Ascites (fluid build-up in the tummy)

Ascites (Fluid build-up in the tummy)

What is it?

Ascites (“ah-site-ease”) is a build-up of fluid in the tummy area. This fluid causes the abdomen to become swollen and bloated. This can cause pain or other symptoms, as pressure increases in the area and on the organs in your tummy. Fluid can build up over a few weeks or more suddenly – in a few days.

Ascites (Fluid build-up in the tummy)

Picture courtesy of CRUK / Wikimedia Commons

What causes it?

There is a fluid between the organs in your stomach and the wall of your abdomen (tummy), contained between 2 layers of tissue.
Sometimes the amount of fluid between the layers increases, which makes your tummy swell up. This can happen for a number of reasons with cancer. For example,

  • Cancer cells in the lining of the tummy cause the fluid to build up.
  • Cancer in the liver blocking the normal flow of the lymph system can lead to a build-up of fluid, as the lymphatic system normally removes excess fluid from the body.
  • Cancer cells blocking the lymphatic system, causing fluid to build up.

What are the symptoms?

  • Tummy feeling tight, or clothes feeling tighter
  • Bloating – for example, your tummy may look like a pregnant woman’s
  • Pain in your tummy or back
  • Reduced appetite
  • Indigestion
  • Constipation
  • Needing to pee often
  • Feeling breathless
  • Feeling tired or weak

What should I do if I have symptoms?

Tell your doctor if you have symptoms of ascites. They can do tests to find out the cause – for example, an ultrasound scan, blood test or taking a sample of fluid from your tummy using a needle.

How is it treated?

The doctor can remove the fluid with a long, hollow needle attached to a tube called a drain. You will have a local anaesthetic, so you shouldn’t feel any pain. The fluid will drain through the tube over a few hours or days, depending on the amount of fluid.

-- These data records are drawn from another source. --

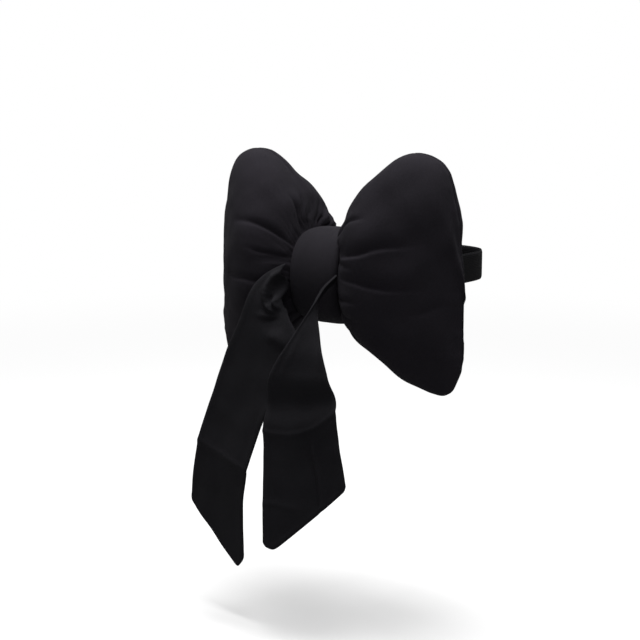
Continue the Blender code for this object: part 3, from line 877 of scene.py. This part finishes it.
def make_strap(line, material):
    """The elastic strap: a flat band with thinner edges, its two ends turned flat on the wings' backs."""
    ahead = np.gradient(line, axis=0)
    ahead /= np.linalg.norm(ahead, axis=1)[:, None]
    beside = np.stack([-ahead[:, 1], ahead[:, 0]], axis=1)
    across = np.linspace(-1, 1, STRAP_ACROSS)
    half = STRAP_THICKNESS / 2 * np.sqrt(np.clip(1 - np.abs(across) ** 12, 0.04, 1))
    run = run_along(line)
    points = []
    uv = []
    for place, offset, along in zip(line, beside, run):
        z = STRAP_HEIGHT + across * STRAP_WIDTH / 2
        for sign, order in ((-1, slice(None)), (1, slice(None, None, -1))):
            for height, thick in zip(z[order], half[order]):
                points.append((*(place + sign * offset * thick), height))
                uv.append((height, along))
    columns = 2 * STRAP_ACROSS
    faces = grid_faces(STRAP_STEPS, columns, closed_columns=True)
    faces.append(tuple(range(columns)))
    faces.append(tuple(range(len(points) - 1, len(points) - columns - 1, -1)))
    return cloth_object("elastic_back_strap", points, faces, material, uv)


# Material and geometry nodes


def set_inputs(node, inputs):
    """Gives each named or numbered input of a node a value, or joins another node's output to it."""
    for key, value in inputs.items():
        if isinstance(value, bpy.types.NodeSocket):
            node.id_data.links.new(value, node.inputs[key])
        else:
            node.inputs[key].default_value = value


def add_node(tree, kind, inputs=None, output=0, **settings):
    """One output of a new node with the given inputs and settings."""
    node = tree.nodes.new(kind)
    for name, value in settings.items():
        setattr(node, name, value)
    set_inputs(node, inputs or {})
    return node.outputs[output]


def math_node(tree, operation, *values):
    return add_node(tree, "ShaderNodeMath", dict(enumerate(values)), operation=operation)


def mixed(tree, share, first, second, blend_type="MIX"):
    """A colour between two colours, or two blended in another way, by a share."""
    colours = {MIX_SHARE: share, MIX_FIRST: first, MIX_SECOND: second}
    return add_node(tree, "ShaderNodeMix", colours, MIX_COLOUR, data_type="RGBA", blend_type=blend_type)


def stretched(tree, value, **ends):
    """A value carried over from one range to another."""
    ends = {name.replace("_", " ").title(): end for name, end in ends.items()}
    return add_node(tree, "ShaderNodeMapRange", {"Value": value, **ends})


def bumped(tree, height, strength, distance, normal=None):
    """The normal of a surface with fine relief, over a coarser relief's normal where one is given."""
    relief = {"Height": height, "Strength": strength, "Distance": distance}
    if normal is not None:
        relief["Normal"] = normal
    return add_node(tree, "ShaderNodeBump", relief)


def node_group(name, kind, inputs, outputs):
    """A node group with named inputs and outputs, its given values, and the node that takes its results."""
    tree = bpy.data.node_groups.new(name, kind)
    for way, sockets in (("INPUT", inputs), ("OUTPUT", outputs)):
        for socket, what in sockets.items():
            tree.interface.new_socket(socket, in_out=way, socket_type="NodeSocket" + what)
    return tree, tree.nodes.new("NodeGroupInput").outputs, tree.nodes.new("NodeGroupOutput")


def new_material(name):
    made = bpy.data.materials.new(name)
    made.use_nodes = True
    return made, made.node_tree, made.node_tree.nodes["Principled BSDF"]


# Stitches


def stitch_tree():
    """Geometry nodes that lay rounded stitches along lines, at an even pitch and turned along them."""
    sizes = dict.fromkeys(("Pitch", "Length", "Width"), "Float")
    inputs = {"Lines": "Geometry", **sizes, "Thread": "Material"}
    tree, given, result = node_group("stitches", "GeometryNodeTree", inputs, {"Stitches": "Geometry"})
    curve = add_node(tree, "GeometryNodeMeshToCurve", {"Mesh": given["Lines"]})
    spacing = {"Curve": curve, "Length": given["Pitch"]}
    spaced = add_node(tree, "GeometryNodeResampleCurve", spacing, mode="LENGTH")
    ball = add_node(tree, "GeometryNodeMeshUVSphere", {"Segments": 8, "Rings": 6, "Radius": 0.5})
    size = add_node(tree, "ShaderNodeCombineXYZ", {0: given["Length"], 1: given["Width"], 2: given["Width"]})
    stitch = add_node(tree, "GeometryNodeTransform", {"Geometry": ball, "Scale": size})
    heading = {"Vector": add_node(tree, "GeometryNodeInputTangent")}
    turned = add_node(tree, "FunctionNodeAlignRotationToVector", heading, axis="X")
    laid = {"Points": spaced, "Instance": stitch, "Rotation": turned}
    placed = add_node(tree, "GeometryNodeInstanceOnPoints", laid)
    real = add_node(tree, "GeometryNodeRealizeInstances", {"Geometry": placed})
    finish = add_node(tree, "GeometryNodeSetMaterial", {"Geometry": real, "Material": given["Thread"]})
    set_inputs(result, {"Stitches": finish})
    return tree


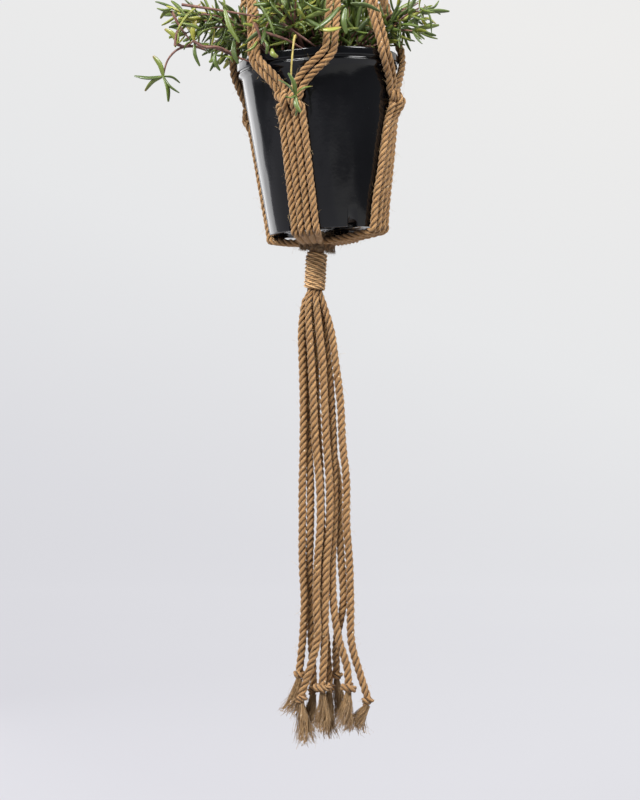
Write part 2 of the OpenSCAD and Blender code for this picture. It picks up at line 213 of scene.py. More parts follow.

 Picture courtesy of CRUK / Wikimedia Commons

This will relieve the problem, but you may have to have another drain if the fluid comes back again. If the fluid keeps coming back, your doctor may suggest a catheter (a flexible tube).  This can be left in place to drain off the excess fluid, your medical team will show you how to look after this tube when at home and discuss any care that is needed.

You may also be given tablets (diuretics) to slow down the build-up of fluid.